Happily, IT can use the SD-WAN tools themselves to gather, check and correct information on what actually happens in their networks. IT leaders should plan on testing and quickly pushing out a set of look-don't-touch SD-WAN nodes to help the project get the data it needs to succeed.

Don't go it alone

IT must engage end users, application delivery staff and security teams in every phase of the deployment project. Because the SD-WAN appliance replaces other tools, these teams will need to sign off during testing and pilot phases. For example, they'll need to ensure that the SD-WAN replacement will perform as well as, or better than, the status quo architecture and meets all policy requirements; this is especially important in security.

"Nemertes 2017-18 Cloud and Networking Benchmark" participants shared stories of SD-WAN deployments sold to leadership partly based on a plan to consolidate separate appliance layers -- WAN optimizers in one case, and firewalls in another. These deployments failed, however, because the SD-WAN products initially chosen could not meet real use-case requirements. Had the relevant subject-matter experts been involved in the process upfront, in each case, the platform's inadequacy would have become apparent even before the product was fully tested. (In both cases, the organizations did find another SD-WAN platform that met their needs.)

Pilot first with easy fallback and last with snap cutovers

IT has to use SD-WAN deployment as an opportunity to improve its knowledge of how the WAN is actually built, how it's used and how well it performs.

Where possible, IT should deploy the SD-WAN appliance in front of and in line with other tools they plan to replace. IT should use policy to direct traffic untouched through the older appliance, but also set up a second path that bypasses the appliance.

With ample testing after the change, use the policy console to switch on the functions that will replace the older appliance. Next, have those policies send traffic down the bypass path. If all is well, leave the policies in place and move on to the next appliance. Where there are problems, deactivate the new policies, which will send traffic back down the old pathway; modify them; and try again.

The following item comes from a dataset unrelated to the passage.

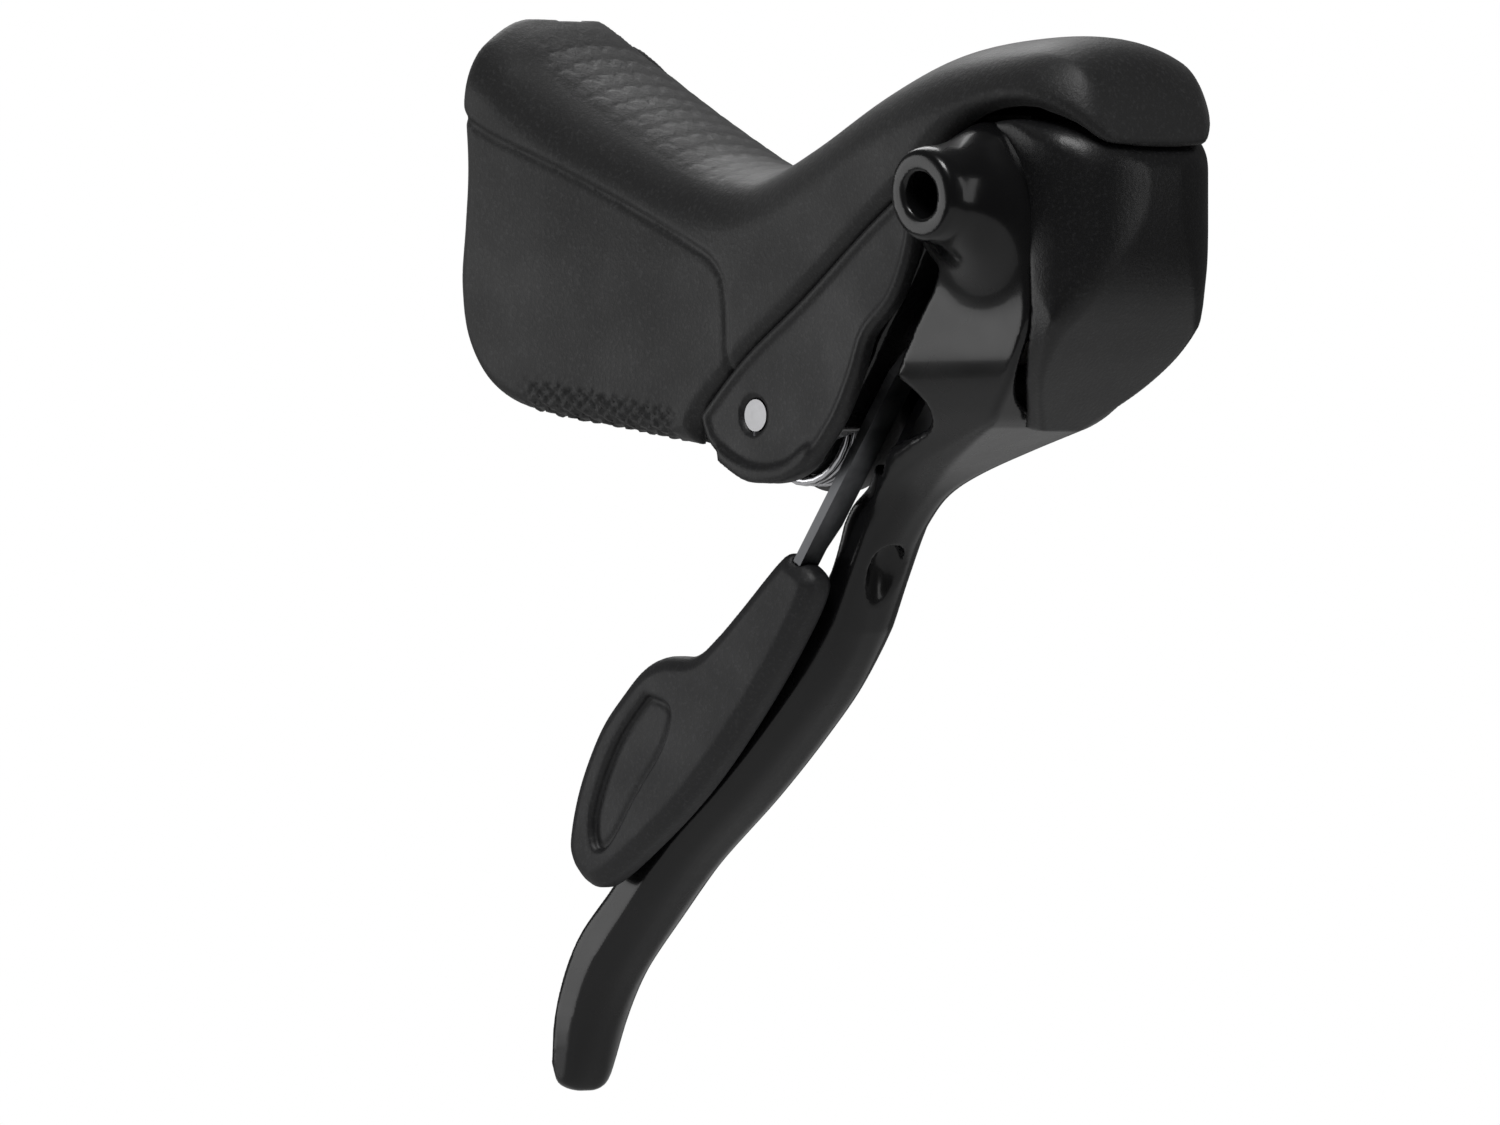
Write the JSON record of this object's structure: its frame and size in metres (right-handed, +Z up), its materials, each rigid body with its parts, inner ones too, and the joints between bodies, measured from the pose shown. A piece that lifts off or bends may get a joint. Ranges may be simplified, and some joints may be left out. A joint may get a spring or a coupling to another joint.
{
  "type": "bicycle brake shift lever",
  "caption": "Left-hand road bicycle brake lever with a built-in cable shifter: rubber hood, lever with cable outlet, shift and release paddles behind the blade, and a band clamp for a drop bar.",
  "frame": {"origin": "centre of the handlebar clamp, on the axis of the bar", "axes": "+X forward, away from the rider; +Y to the rider's left, the outer side of this left-hand lever; +Z up. The bar leans towards the rear at the clamp."},
  "size_m": [0.1366, 0.0426, 0.1488],
  "materials": {
    "bracket": "matt black reinforced plastic with a fine grain",
    "hood_rubber": "matt black moulded rubber with a fine speckle",
    "bright_steel": "bright turned steel",
    "dark_steel": "black oxidised steel",
    "spring_steel": "bright drawn spring wire",
    "brass": "turned brass",
    "gloss_black": "black paint with a soft gloss over cast aluminium",
    "nylon": "natural white nylon",
    "cap_plastic": "satin black plastic with a fine grain",
    "arm_steel": "satin grey pressed steel",
    "paddle_plastic": "matt dark grey plastic"
  },
  "bodies": {
    "bracket": {"bracket_body": "bracket", "hood": "hood_rubber", "clamp_band": "bright_steel", "clamp_nut": "bright_steel", "clamp_bolt": "dark_steel", "pivot_pin": "bright_steel", "pin_set_screw": "dark_steel", "spring_hub": "bracket", "brake_return_spring": "spring_steel", "housing_ferrule": "brass", "rest_pad": "hood_rubber"},
    "lever": {"brake_lever": "gloss_black", "pivot_bushings": "nylon", "front_cap": "cap_plastic", "cap_screws": "dark_steel", "mech_axle": "bright_steel", "axle_nut": "bright_steel", "thrust_washers": "bright_steel", "hold_pawl_pin": "bright_steel", "hold_pawl_spring": "spring_steel", "drum_spring": "spring_steel", "shift_return_spring": "spring_steel", "release_return_spring": "spring_steel"},
    "anchor": {"cable_anchor": "bright_steel"},
    "drum": {"cable_drum": "nylon", "ratchet_plate": "bright_steel"},
    "holding_pawl": {"hold_pawl": "bright_steel"},
    "shift_lever": {"shift_arm": "arm_steel", "shift_paddle": "paddle_plastic", "paddle_rivets": "bright_steel", "drive_pawl_pin": "bright_steel"},
    "driving_pawl": {"drive_pawl": "bright_steel"},
    "release_lever": {"release_arm": "arm_steel", "release_paddle": "paddle_plastic"}
  },
  "joints": [
    {"name": "brake_pivot", "type": "hinge", "parent": "bracket", "child": "lever", "pos_m": [0.057, 0, -0.0267], "axis": [0, 1, 0], "range_deg": [0, 26], "stiffness_Nm_per_rad": 0.3, "springref_deg": -34.38},
    {"name": "anchor_turn", "type": "hinge", "parent": "lever", "child": "anchor", "pos_m": [0.0675, 0, -0.0085], "axis": [0, 1, 0], "range_deg": [-20, 20]},
    {"name": "drum_turn", "type": "hinge", "parent": "lever", "child": "drum", "pos_m": [0.093, 0, -0.006], "axis": [0.8, 0, -0.6], "range_deg": [0, 45]},
    {"name": "holding_pawl_rock", "type": "hinge", "parent": "lever", "child": "holding_pawl", "pos_m": [0.09792, 0.0064, 0.00056], "axis": [0.8, 0, -0.6], "range_deg": [-8, 0]},
    {"name": "shift_swing", "type": "hinge", "parent": "lever", "child": "shift_lever", "pos_m": [0.093, 0, -0.006], "axis": [-0.8, 0, 0.6], "range_deg": [0, 20], "stiffness_Nm_per_rad": 0.03, "springref_deg": -28.65},
    {"name": "drive_pawl_rock", "type": "hinge", "parent": "shift_lever", "child": "driving_pawl", "pos_m": [0.08748, -0.0032, -0.01336], "axis": [0.8, 0, -0.6], "range_deg": [0, 8]},
    {"name": "release_swing", "type": "hinge", "parent": "lever", "child": "release_lever", "pos_m": [0.093, 0, -0.006], "axis": [-0.8, 0, 0.6], "range_deg": [0, 3], "stiffness_Nm_per_rad": 0.03, "springref_deg": -28.65}
  ]
}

After a few iterations, the pilot should yield a complete and hardened policy set that fully replaces the old stack. The last set of pilot sites can be used to test snap conversion. To do this, slot in the SD-WAN appliance in parallel to the old stack, and cut traffic over to it all at once.

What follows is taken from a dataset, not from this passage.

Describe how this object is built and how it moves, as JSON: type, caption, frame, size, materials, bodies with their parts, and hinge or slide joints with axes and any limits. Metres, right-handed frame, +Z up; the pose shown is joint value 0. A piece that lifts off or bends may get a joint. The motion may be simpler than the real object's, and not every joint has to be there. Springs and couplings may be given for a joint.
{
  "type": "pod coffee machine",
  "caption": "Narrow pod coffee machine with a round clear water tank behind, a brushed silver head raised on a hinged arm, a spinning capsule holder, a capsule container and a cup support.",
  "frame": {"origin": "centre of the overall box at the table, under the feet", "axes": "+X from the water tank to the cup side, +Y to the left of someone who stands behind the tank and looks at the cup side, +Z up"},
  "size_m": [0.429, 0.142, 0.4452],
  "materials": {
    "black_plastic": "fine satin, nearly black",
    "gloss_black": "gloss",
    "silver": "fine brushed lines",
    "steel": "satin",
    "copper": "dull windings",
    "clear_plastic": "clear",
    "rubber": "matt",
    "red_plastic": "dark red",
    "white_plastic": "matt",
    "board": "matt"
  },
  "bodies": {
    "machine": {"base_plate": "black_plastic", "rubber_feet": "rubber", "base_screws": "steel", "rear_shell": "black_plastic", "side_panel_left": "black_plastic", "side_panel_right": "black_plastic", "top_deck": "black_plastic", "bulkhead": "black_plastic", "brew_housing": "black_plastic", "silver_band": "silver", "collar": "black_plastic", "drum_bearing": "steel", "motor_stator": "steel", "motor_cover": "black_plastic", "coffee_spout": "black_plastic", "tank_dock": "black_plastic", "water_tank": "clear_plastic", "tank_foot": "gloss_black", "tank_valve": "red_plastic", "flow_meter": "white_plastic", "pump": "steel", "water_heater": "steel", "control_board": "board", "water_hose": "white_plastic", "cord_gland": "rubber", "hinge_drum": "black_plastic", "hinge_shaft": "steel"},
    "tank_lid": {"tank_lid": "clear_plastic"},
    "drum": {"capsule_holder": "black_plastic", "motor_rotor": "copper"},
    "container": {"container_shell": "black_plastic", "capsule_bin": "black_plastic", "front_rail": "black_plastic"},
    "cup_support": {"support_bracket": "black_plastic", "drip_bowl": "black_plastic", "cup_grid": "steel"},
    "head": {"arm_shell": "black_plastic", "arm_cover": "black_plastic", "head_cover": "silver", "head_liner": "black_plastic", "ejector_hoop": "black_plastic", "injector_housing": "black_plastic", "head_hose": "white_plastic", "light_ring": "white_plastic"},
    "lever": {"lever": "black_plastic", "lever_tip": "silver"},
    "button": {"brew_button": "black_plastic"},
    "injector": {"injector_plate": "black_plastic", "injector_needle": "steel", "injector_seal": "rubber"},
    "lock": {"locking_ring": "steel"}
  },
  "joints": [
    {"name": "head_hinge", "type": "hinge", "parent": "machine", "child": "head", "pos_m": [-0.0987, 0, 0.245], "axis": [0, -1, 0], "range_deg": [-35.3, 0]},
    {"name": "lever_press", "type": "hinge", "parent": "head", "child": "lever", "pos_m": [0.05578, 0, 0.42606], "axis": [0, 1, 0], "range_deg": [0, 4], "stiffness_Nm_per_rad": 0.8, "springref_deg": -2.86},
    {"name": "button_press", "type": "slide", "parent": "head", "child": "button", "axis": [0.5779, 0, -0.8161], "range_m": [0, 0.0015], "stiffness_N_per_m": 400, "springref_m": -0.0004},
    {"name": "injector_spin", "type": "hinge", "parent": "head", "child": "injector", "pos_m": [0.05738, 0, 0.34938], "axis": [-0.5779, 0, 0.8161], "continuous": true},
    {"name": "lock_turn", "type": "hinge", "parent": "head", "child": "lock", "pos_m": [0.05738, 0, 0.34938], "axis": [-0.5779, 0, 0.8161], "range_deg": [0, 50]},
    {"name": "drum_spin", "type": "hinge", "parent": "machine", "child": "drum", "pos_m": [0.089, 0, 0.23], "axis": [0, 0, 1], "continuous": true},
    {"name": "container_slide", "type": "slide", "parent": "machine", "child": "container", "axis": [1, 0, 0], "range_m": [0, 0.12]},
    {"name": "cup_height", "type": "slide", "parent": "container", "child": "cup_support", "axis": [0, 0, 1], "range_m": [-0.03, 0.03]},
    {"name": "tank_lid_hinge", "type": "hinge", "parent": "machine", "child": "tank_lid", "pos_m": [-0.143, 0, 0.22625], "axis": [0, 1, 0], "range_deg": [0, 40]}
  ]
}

Plan together, do together, learn together, succeed together

IT has to use SD-WAN deployment as an opportunity to improve its knowledge of how the WAN is actually built, how it's used and how well it performs. By seeking and using that knowledge -- and by engaging all the key stakeholders in the transition during planning, testing and deployment -- IT has the best chance to succeed in consolidating branch stacks onto an SD-WAN appliance.